Cooper-pair current in the presence of flux noise

We study the effect of flux noise on the Cooper pair current of a superconducting charge pump. We generalize the definition of the current in order to take into account the contribution induced by the environment. It turns out that this dissipative current vanishes for charge noise but it is finite in general for noise operators that do not commute with the charge operator.
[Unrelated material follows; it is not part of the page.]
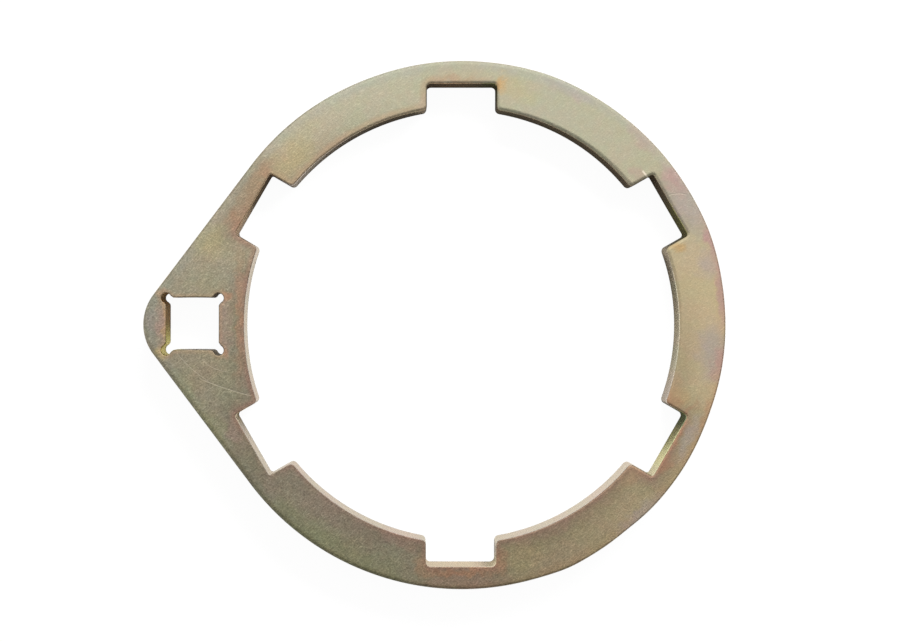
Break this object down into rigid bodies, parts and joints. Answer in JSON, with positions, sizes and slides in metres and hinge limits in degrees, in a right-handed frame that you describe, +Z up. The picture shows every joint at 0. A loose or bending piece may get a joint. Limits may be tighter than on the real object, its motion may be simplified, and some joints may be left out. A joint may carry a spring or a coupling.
{
  "type": "fuel filter wrench",
  "caption": "Flat steel ring wrench for a fuel filter cap: notched round opening, and a nose with a relieved square hole for a half-inch drive.",
  "frame": {"origin": "centre of the round opening, on the underside of the plate", "axes": "+Z up through the plate, out of the face that the picture shows; the nose with the square hole points to -X, and +Y is the picture's top side"},
  "size_m": [0.1433, 0.13, 0.006],
  "materials": {
    "yellow_zinc_steel": "zinc plated with yellow iridescent passivation, satin and slightly grainy"
  },
  "bodies": {
    "root": {"wrench_plate": "yellow_zinc_steel"}
  },
  "joints": []
}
We discuss in a generic framework the effect of flux noise and present a way to engineer it by coupling the system to an additional external circuit. We calculate numerically the pumped charge through the device by solving the master equation for the reduced density matrix of the system and show how it depends on the coupling to the artificial environment.

Figure 1

(a) Circuit diagram of the Cooper-pair sluice (left) and the artificial environment circuit (right). The experimentally controlled parameters are $J_{L,R}$ and $n_g$, $\varphi =2\pi \Phi /{\Phi }_0$ is the phase difference across the device, and ${\Phi }_0$ is the flux quantum. The system is coupled to the artificial environment through mutual inductance $M$. The engineered environment is composed of a resistor $R$ associated with a voltage source $\delta V$, an inductor $L$, and an experimentally controllable SQUID. The SQUID allows us to change the effective noise spectrum of the environment. (b) Time dependence of the parameters $J_{L,R}$ and $n_g$ during a Cooper-pair pumping cycle.

Figure 2

(a) Spectral density function of the phase bias noise as a function of the magnetic flux through the control SQUID $\phi /{\Phi }_0$ for frequency ${\omega }_m=1.7\times {10}^{10}$ s${}^{-1}$. Inset: A zoom near the resonance point $\phi /{\Phi }_0=1/2$. Dashed lines show the region delimited by the minimum and maximum $S_{\varphi }({\omega }_m,\phi )$. Its width is given by $L_0/\left(\pi L\right)$. (b) The ratio $S_{\varphi }(\omega ,\phi )/S_{\varphi }(\omega ,0)$ for $\phi /{\Phi }_0=0.5$ (solid line), $\phi /{\Phi }_0=0.4991$ (dashed line), and $\phi /{\Phi }_0=0.5003$ (dot-dashed line). The shaded region denotes the frequency range spanned during the typical pumping cycle shown in Fig. 1b: $1.7\times {10}^{10}$s${}^{-1}⩽\omega ⩽7.9\times {10}^{10}$s${}^{-1}$. The parameters of the artificial noise are $R=30$ $\Omega$, $R_S=500$ $\Omega$, $C_S=50$ fF, $I_C=25$ $\mu$A, and $L=M=0.69$ nH.

Figure 3

(a) Dynamic dissipative currents $I^{D,\mathrm{diss}}$ (solid line) and geometric dissipative currents $I^{G,\mathrm{diss}}$ (dashed line) normalized to the maximum geometric current $I_{\max }^G$ during the pumping cycle. The maximum geometric current during one cycle is $I_{\max }^G=0.5$ nA and the control SQUID of the environmental circuit is open with $\phi /{\Phi }_0=1$. (b) Pumped charge as a function of the flux through the control SQUID of the artificial environment circuit. Inset: Behavior near one of the resonance points. Dashed lines are determined from Fig. 2a and they are located at the minimum $\phi /{\Phi }_0=1/2$ and at $\phi /{\Phi }_0=1/2\pm L_0/\left(\pi L\right)$ of the spectral density function. In numerical simulations, the phase bias is ${\varphi }_0=\pi /2$, the pumping frequency is $f=150$ MHz, and the device parameters are $J_i^M/E_{\mathrm{C}}=0.1$, $J_i^m/J_i^M=0.03$ (with $i=L,R$), $n_g^M=0.8$ $n_g^m=0.2$, and $E_{\mathrm{C}}/k_{\mathrm{B}}=1$ K [$E_{\mathrm{C}}/\left(2\pi \hslash \right)=21$ GHz].